Indeed, these clothes were suggestive rather than provocative. A black leather vest, belted at the waist, lent a certain tomboy toughness to a striped jersey T-shirt and a long black skirt in opaque jersey. Though many of the ensembles were layered -- ruffled georgette blouses over T-shirts, dresses unbuttoned over pajama pants, embroidered silk jackets over ivory satin vests -- the fabrics were light and mostly sheer. The merchant in Lauren obviated the underwear problem by using opaque, rather than transparent, fabrics, and by putting the models in black tights. Their other accessories included platform espadrilles, head-wraps, fringed stoles and ropes of jet beads or pearls. As for Lauren, he wore bluejeans, a thermal undershirt and several days' worth of gray stubble. But that too seemed to be in the spirit of things.
Michael Kors rarely goes in search of theme, literary or otherwise. He absorbs the ideas of the day -- layers, lingerie, lightness -- and works them into his signature sportswear. At his show on Tuesday evening, the models breezed down the runway wearing knitted maxi vests, cropped T-shirts and floral pajama pants in patterns reminiscent of old wallpaper. Now and then the smell of hairspray and body lotion wafted up from the runway, as yet another model came out in a crumpled linen blazer and silky maxi vest, its tails blowing out from under the jacket like a sail. The idea of wearing a long blouse or vest under a shirt is not new -- Yohji Yamamoto and Jean-Paul Gaultier have been showing this for a while -- but it worked well for Kors, whose more wearable clothes will help give the look credibility.
Todd Oldham's infatuation with kitsch has produced some hilarious sendups of garage sale drag and suburban hausfrau chic. Inspired this season by the corn dog charm of a county fair, he dressed his bouffant girls (and boys) in a merry-go-round of striped cigarette pants, crocheted bras, satin patchwork skirts and the long, fitted vests that have gradually upstaged jackets. The clothes had a kind of campy elegance -- a saffron rayon cardigan dabbed with rhinestone buttons and worn with belled chiffon pants; a black fake leather vest mixed with a long black skirt in eyelet lace; some slinky black jersey dresses with cap sleeves beaded in a harlequin pattern -- but after two or three trips down this midway, one knew exactly what Joan Didion meant when she said it was distinctly possible to stay too long at the fair.

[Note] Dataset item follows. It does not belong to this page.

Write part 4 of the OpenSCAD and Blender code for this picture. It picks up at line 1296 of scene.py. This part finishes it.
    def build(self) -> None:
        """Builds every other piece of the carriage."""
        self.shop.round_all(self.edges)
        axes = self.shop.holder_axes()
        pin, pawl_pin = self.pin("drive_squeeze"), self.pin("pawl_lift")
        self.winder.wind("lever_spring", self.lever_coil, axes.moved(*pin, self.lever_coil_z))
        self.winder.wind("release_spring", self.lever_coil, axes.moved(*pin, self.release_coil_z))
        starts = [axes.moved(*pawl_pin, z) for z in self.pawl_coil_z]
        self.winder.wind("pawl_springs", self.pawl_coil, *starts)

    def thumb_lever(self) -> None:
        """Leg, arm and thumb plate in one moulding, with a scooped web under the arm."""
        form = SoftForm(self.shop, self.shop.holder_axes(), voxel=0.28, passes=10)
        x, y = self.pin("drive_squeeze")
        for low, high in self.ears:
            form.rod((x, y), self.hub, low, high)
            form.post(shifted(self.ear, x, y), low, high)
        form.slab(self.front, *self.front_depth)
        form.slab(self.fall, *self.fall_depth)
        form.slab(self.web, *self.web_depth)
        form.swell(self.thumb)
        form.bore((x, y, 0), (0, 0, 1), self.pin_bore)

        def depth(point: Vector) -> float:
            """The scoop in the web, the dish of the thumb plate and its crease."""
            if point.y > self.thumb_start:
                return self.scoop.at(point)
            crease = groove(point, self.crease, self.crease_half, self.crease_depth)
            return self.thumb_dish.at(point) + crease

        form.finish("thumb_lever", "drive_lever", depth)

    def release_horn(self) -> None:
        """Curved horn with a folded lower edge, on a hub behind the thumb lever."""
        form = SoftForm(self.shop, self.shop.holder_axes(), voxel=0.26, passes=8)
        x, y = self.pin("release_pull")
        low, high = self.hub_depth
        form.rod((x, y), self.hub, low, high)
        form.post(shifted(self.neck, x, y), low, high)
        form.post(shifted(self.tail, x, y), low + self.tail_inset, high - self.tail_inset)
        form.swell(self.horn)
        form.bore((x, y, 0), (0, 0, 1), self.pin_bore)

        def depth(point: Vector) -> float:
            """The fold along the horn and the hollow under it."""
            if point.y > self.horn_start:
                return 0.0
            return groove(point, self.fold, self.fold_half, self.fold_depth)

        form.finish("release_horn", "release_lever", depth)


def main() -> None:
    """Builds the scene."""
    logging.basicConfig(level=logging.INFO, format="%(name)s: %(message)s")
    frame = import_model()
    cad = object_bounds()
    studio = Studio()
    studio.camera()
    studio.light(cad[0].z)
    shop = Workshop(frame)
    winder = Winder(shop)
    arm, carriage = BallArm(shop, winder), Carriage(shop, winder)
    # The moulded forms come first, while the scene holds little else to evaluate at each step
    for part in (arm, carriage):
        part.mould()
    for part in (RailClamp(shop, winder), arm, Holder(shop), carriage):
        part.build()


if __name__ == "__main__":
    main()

Strange to think that credibility is the one thing most lacking in the American spring collections. At the Perry Ellis show, the models wore their hair in their faces, or pulled back haphazardly with barrettes. They clomped down the runway in black boots or padded in Birkenstocks, their car coats thrown open over a mishmash of shrunken sweaters and cheesy hot pants. Black jersey dresses appeared to be torn -- slashed across the tummy or (daringly!) across the bottom. The pale plaid shirts identified with grungewear were tied (of course!) around the waist. A red vinyl car coat seemed calculated to offend by appearing as clammy and crinkled as old diner leatherette.
Who's kidding whom?
These were clothes worked to a theme, a theme of dishevelment that requires no particular allegiance to runway fashion. In the end, that was the only bit of irony Jacobs had to offer.